Partager la publication "La place de l’Humain dans le coaching : la vulnérabilité"
Étrange comme sujet pour commencer l’aventure de la place de l’Humain dans le coaching ! Et pourtant, le rapport que nous pouvons entretenir avec notre propre vulnérabilité est déterminant dans la façon dont nous accompagnons nos clients.
Les zones d’ombre, les fantômes du placard, les dragons indomptables, les fissures liées à notre histoire de vie méritent toute notre attention. Les reconnaître, éventuellement les comprendre, les accepter puis les apprivoiser revient à terme à adopter une posture la plus ajustée possible pour la relation de coaching… et pas que.

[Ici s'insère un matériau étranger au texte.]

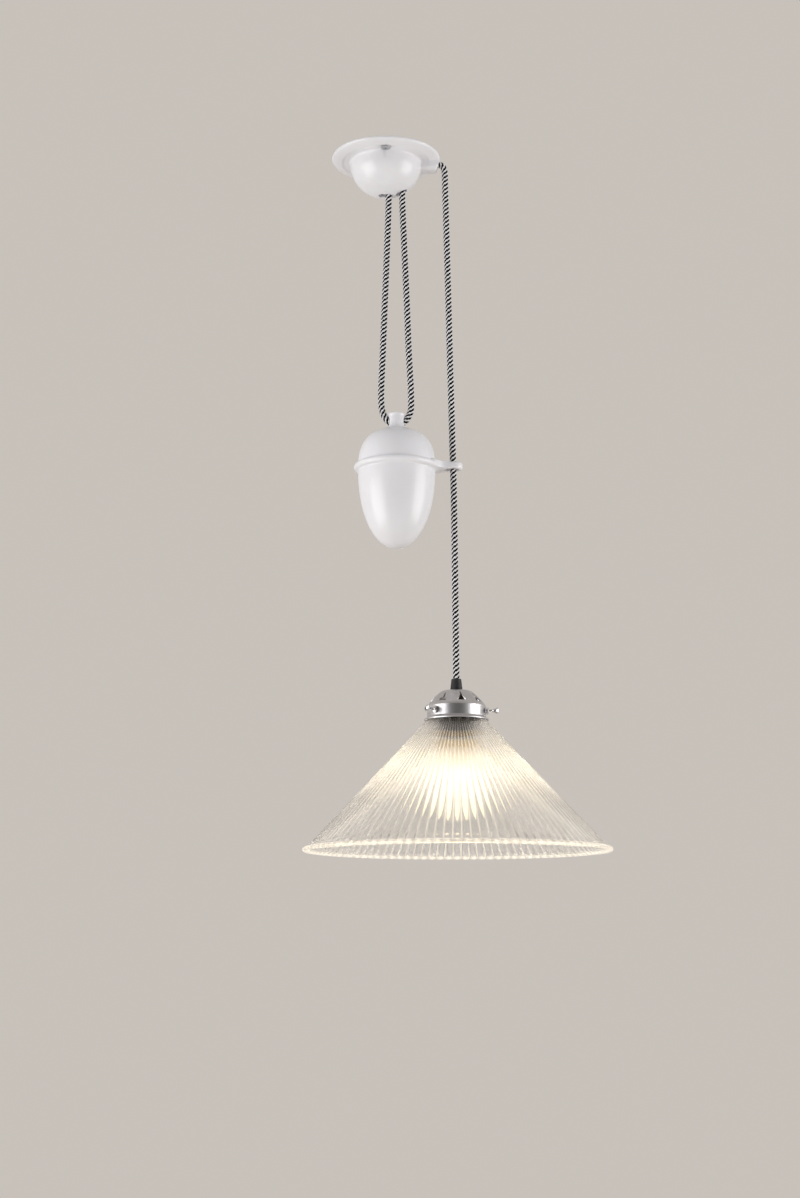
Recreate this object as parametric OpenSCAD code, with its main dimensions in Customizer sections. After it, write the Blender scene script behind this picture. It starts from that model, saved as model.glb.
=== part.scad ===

Et si finalement de notre vulnérabilité naissait notre compétence ?
Voici donc le commencement du voyage au cœur de l’Humain dans le coaching.
Si je me réfère à l’origine latine du mot vulnérabilité, il s’agit de « ce qui peut être blessé ». Intéressant comme traduction…
En me plaçant dans le contexte du coaching, la question qui me vient est : qui ou quoi peut être blessé ? Le client ? Le coach ? La relation ?
J’aurais envie de dire, les trois mon capitaine.
La vulnérabilité du client tout d’abord
Par définition en faisant appel à un coach, le client se reconnaît vulnérable, il accepte de se montrer à nu. En effet, il n’est pas aussi évident que ça de se livrer à un tiers qu’il ne connaît pas et que nous ne connaissons pas beaucoup plus. Les réflexes archaïques hérités de nos ancêtres vêtus de peaux de mammouths se manifestent encore aujourd’hui. Il est difficile de faire confiance « à priori » à un inconnu. D’autant plus si cet inconnu est là pour, précisément, porter son regard (certes bienveillant, mais là… quand même) sur la vulnérabilité du client. Ainsi, l’une des premières préoccupations du coach est de créer un climat propice à rassurer le client. Par son ouverture, son empathie, sa congruence de coach, son alignement entre les trois composantes de la structure de l’expérience subjective humaine (états internes, processus cognitifs et comportements externes) il contribue à satisfaire le besoin de sécurité du client.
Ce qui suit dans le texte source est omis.